- [EXERCISE INSTRUCTIONS]
Write out exactly the lines from the line with "# Filter disc" through the line with "depsgraph = bpy.context.evaluated_depsgraph_get()", including both, and nothing more.

- [DATA SEGMENT]
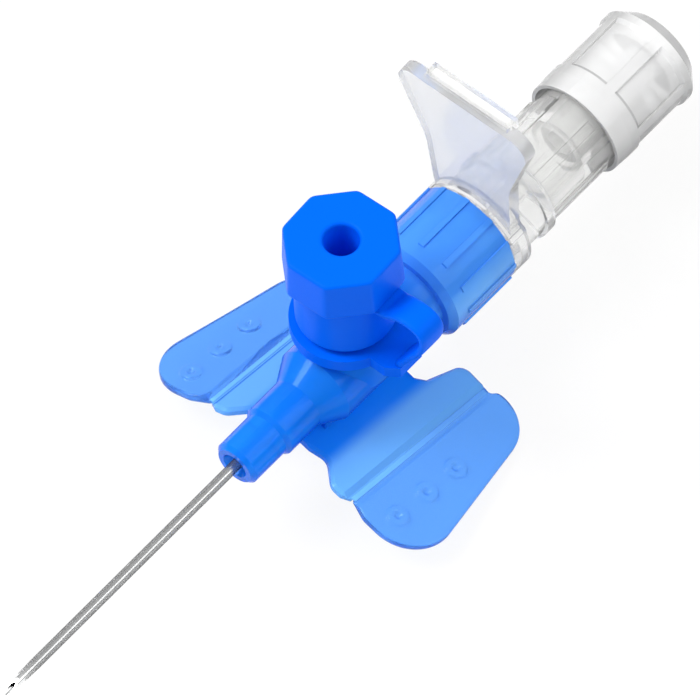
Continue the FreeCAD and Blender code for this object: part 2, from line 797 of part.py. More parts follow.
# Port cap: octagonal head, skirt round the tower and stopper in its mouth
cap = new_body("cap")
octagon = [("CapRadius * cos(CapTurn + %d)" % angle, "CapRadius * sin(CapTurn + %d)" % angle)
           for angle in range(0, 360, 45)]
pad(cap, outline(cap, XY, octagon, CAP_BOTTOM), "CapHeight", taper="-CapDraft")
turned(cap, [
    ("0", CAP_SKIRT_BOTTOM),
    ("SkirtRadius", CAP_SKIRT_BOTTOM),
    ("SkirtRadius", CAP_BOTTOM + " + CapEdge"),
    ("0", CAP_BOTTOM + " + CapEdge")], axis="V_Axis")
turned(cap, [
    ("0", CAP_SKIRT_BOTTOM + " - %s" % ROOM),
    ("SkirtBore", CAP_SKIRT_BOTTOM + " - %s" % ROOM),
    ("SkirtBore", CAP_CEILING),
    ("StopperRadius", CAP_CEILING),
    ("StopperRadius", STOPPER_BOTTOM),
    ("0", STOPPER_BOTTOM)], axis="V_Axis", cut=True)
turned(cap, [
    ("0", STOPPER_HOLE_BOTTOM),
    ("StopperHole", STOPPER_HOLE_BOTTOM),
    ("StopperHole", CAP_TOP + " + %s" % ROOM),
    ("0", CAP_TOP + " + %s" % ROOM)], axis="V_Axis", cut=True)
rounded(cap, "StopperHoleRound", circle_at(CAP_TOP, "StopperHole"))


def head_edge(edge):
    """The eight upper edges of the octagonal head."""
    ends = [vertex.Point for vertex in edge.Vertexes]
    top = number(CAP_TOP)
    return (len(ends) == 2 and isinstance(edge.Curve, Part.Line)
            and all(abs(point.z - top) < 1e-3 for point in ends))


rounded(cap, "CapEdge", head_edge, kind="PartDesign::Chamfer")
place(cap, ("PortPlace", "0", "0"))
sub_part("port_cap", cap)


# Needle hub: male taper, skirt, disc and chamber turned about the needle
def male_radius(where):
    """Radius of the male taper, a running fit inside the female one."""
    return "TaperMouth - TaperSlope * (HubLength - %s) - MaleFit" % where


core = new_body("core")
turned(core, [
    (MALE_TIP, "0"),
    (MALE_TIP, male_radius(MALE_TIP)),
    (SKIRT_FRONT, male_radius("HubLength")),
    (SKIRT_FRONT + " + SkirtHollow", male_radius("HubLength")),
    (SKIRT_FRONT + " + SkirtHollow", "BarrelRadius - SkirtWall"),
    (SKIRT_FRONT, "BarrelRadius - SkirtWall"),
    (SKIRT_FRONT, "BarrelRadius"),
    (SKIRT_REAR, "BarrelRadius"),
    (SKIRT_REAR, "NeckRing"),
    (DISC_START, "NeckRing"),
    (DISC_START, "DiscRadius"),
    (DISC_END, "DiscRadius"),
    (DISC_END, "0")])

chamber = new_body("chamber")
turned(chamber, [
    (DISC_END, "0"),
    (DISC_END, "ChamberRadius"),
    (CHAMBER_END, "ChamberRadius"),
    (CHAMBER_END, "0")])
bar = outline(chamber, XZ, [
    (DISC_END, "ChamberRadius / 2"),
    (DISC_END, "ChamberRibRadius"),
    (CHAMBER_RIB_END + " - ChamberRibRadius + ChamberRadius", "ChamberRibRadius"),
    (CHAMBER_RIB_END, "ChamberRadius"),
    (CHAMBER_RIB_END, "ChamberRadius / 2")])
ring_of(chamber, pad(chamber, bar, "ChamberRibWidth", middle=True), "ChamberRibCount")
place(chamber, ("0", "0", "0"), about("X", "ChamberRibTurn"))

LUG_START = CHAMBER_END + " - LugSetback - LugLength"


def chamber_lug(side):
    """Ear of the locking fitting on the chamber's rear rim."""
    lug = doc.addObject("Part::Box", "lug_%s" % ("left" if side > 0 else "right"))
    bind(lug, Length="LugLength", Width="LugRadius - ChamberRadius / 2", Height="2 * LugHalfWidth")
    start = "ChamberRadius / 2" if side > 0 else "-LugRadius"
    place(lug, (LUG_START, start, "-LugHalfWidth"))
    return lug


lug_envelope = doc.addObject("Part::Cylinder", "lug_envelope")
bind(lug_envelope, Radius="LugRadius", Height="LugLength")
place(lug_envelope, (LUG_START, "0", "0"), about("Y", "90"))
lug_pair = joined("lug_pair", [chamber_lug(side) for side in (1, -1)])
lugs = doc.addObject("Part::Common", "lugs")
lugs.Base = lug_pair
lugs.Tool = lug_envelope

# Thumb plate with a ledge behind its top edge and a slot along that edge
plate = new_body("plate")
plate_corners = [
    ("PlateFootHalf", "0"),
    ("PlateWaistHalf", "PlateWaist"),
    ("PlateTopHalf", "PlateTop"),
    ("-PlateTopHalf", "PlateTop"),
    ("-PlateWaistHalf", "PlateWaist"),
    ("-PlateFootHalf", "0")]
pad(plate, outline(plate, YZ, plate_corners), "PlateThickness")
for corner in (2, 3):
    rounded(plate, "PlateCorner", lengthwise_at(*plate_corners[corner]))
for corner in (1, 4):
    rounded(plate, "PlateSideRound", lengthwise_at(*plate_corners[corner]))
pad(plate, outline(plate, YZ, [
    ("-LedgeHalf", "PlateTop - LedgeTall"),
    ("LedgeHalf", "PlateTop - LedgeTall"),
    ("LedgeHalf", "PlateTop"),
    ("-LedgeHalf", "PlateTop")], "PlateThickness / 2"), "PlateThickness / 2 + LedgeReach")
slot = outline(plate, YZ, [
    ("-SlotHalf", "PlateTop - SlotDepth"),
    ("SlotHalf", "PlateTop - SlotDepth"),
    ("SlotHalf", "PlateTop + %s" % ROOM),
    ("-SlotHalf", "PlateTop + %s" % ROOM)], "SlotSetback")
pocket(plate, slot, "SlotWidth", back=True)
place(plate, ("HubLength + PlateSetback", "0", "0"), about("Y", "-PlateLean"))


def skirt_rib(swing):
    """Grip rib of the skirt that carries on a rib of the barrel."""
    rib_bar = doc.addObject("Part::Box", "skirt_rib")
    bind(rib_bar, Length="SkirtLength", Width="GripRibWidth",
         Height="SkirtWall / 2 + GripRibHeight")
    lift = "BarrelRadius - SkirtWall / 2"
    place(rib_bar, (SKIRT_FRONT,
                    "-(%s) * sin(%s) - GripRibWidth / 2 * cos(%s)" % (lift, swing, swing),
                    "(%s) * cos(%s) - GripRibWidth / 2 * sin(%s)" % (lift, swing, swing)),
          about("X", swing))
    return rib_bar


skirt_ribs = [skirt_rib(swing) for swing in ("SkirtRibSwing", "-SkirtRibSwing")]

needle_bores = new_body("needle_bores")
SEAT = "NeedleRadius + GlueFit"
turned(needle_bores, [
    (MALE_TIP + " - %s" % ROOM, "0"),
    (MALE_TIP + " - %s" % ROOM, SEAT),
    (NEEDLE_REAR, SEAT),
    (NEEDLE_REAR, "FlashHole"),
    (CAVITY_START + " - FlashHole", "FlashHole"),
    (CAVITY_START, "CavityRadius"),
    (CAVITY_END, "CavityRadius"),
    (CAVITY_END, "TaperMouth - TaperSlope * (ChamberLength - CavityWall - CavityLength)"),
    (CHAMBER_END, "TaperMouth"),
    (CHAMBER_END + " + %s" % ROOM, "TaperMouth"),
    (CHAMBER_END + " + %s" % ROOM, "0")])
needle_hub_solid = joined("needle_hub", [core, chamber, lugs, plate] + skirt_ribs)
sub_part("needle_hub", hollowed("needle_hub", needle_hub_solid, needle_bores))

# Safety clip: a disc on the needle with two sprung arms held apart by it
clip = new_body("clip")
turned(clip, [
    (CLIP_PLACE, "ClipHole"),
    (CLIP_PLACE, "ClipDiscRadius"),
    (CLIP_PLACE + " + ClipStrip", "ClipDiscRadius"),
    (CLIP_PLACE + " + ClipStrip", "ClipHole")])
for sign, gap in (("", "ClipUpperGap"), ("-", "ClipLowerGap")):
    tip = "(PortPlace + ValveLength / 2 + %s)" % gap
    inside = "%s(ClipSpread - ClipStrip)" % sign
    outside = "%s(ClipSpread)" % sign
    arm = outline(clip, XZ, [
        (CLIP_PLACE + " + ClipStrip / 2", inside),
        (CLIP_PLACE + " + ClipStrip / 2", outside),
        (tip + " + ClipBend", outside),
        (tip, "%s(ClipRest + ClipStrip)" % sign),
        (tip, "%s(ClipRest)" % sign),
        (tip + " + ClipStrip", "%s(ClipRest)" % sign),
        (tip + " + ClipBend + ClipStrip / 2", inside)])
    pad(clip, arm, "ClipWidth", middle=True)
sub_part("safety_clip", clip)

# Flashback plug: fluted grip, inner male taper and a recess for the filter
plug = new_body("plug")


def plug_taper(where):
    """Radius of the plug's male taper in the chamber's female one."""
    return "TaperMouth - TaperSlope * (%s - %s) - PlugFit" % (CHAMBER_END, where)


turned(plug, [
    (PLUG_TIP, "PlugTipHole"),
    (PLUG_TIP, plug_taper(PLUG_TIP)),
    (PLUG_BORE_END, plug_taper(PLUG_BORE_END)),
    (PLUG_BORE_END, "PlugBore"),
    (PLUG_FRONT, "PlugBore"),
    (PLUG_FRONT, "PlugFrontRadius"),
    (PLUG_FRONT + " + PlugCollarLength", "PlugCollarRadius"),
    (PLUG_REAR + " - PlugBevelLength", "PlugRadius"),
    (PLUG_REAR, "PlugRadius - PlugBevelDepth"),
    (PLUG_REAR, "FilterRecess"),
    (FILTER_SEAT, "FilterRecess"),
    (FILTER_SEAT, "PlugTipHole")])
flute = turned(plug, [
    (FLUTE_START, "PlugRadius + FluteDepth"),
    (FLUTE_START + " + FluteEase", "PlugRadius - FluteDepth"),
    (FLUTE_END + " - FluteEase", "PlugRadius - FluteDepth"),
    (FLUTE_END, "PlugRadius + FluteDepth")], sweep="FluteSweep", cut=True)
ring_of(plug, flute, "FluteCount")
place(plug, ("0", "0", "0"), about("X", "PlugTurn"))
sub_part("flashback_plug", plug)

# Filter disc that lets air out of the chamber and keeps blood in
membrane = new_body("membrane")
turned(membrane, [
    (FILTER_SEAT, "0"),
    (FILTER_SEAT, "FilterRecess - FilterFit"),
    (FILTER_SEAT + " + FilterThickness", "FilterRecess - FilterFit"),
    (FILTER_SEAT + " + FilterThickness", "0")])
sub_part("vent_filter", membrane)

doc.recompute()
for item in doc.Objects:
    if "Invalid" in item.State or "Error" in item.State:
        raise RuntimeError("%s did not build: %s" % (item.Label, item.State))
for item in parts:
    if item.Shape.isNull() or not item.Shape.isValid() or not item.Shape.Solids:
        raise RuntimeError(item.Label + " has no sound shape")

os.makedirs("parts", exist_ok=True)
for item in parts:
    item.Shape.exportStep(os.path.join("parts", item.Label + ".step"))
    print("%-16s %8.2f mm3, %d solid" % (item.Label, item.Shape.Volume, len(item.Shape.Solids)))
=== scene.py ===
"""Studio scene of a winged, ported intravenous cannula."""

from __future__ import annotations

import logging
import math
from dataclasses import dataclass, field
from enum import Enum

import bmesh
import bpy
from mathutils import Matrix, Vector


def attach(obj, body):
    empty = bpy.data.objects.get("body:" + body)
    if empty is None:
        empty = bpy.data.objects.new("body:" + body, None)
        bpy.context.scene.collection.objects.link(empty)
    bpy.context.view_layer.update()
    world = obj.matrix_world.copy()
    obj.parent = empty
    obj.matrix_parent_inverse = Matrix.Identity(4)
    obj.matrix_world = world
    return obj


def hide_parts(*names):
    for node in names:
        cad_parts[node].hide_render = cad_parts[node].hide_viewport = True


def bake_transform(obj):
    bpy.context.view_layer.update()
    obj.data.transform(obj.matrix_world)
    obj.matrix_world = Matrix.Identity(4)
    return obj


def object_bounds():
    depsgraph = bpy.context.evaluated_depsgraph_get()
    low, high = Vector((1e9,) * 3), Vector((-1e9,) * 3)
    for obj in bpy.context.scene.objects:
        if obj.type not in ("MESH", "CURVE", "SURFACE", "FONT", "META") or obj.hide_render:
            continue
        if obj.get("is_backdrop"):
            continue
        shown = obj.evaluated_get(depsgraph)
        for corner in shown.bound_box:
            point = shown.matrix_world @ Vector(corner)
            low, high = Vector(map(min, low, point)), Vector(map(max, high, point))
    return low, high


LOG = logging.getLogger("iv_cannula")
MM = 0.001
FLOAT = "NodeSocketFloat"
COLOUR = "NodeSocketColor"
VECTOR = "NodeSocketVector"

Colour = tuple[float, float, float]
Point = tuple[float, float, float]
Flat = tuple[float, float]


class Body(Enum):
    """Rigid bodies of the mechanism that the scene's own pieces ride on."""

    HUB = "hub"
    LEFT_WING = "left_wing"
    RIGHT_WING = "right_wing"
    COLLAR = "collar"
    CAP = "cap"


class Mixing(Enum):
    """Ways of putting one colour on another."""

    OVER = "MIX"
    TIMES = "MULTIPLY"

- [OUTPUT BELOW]
# Filter disc that lets air out of the chamber and keeps blood in
membrane = new_body("membrane")
turned(membrane, [
    (FILTER_SEAT, "0"),
    (FILTER_SEAT, "FilterRecess - FilterFit"),
    (FILTER_SEAT + " + FilterThickness", "FilterRecess - FilterFit"),
    (FILTER_SEAT + " + FilterThickness", "0")])
sub_part("vent_filter", membrane)

doc.recompute()
for item in doc.Objects:
    if "Invalid" in item.State or "Error" in item.State:
        raise RuntimeError("%s did not build: %s" % (item.Label, item.State))
for item in parts:
    if item.Shape.isNull() or not item.Shape.isValid() or not item.Shape.Solids:
        raise RuntimeError(item.Label + " has no sound shape")

os.makedirs("parts", exist_ok=True)
for item in parts:
    item.Shape.exportStep(os.path.join("parts", item.Label + ".step"))
    print("%-16s %8.2f mm3, %d solid" % (item.Label, item.Shape.Volume, len(item.Shape.Solids)))
=== scene.py ===
"""Studio scene of a winged, ported intravenous cannula."""

from __future__ import annotations

import logging
import math
from dataclasses import dataclass, field
from enum import Enum

import bmesh
import bpy
from mathutils import Matrix, Vector


def attach(obj, body):
    empty = bpy.data.objects.get("body:" + body)
    if empty is None:
        empty = bpy.data.objects.new("body:" + body, None)
        bpy.context.scene.collection.objects.link(empty)
    bpy.context.view_layer.update()
    world = obj.matrix_world.copy()
    obj.parent = empty
    obj.matrix_parent_inverse = Matrix.Identity(4)
    obj.matrix_world = world
    return obj


def hide_parts(*names):
    for node in names:
        cad_parts[node].hide_render = cad_parts[node].hide_viewport = True


def bake_transform(obj):
    bpy.context.view_layer.update()
    obj.data.transform(obj.matrix_world)
    obj.matrix_world = Matrix.Identity(4)
    return obj


def object_bounds():
    depsgraph = bpy.context.evaluated_depsgraph_get()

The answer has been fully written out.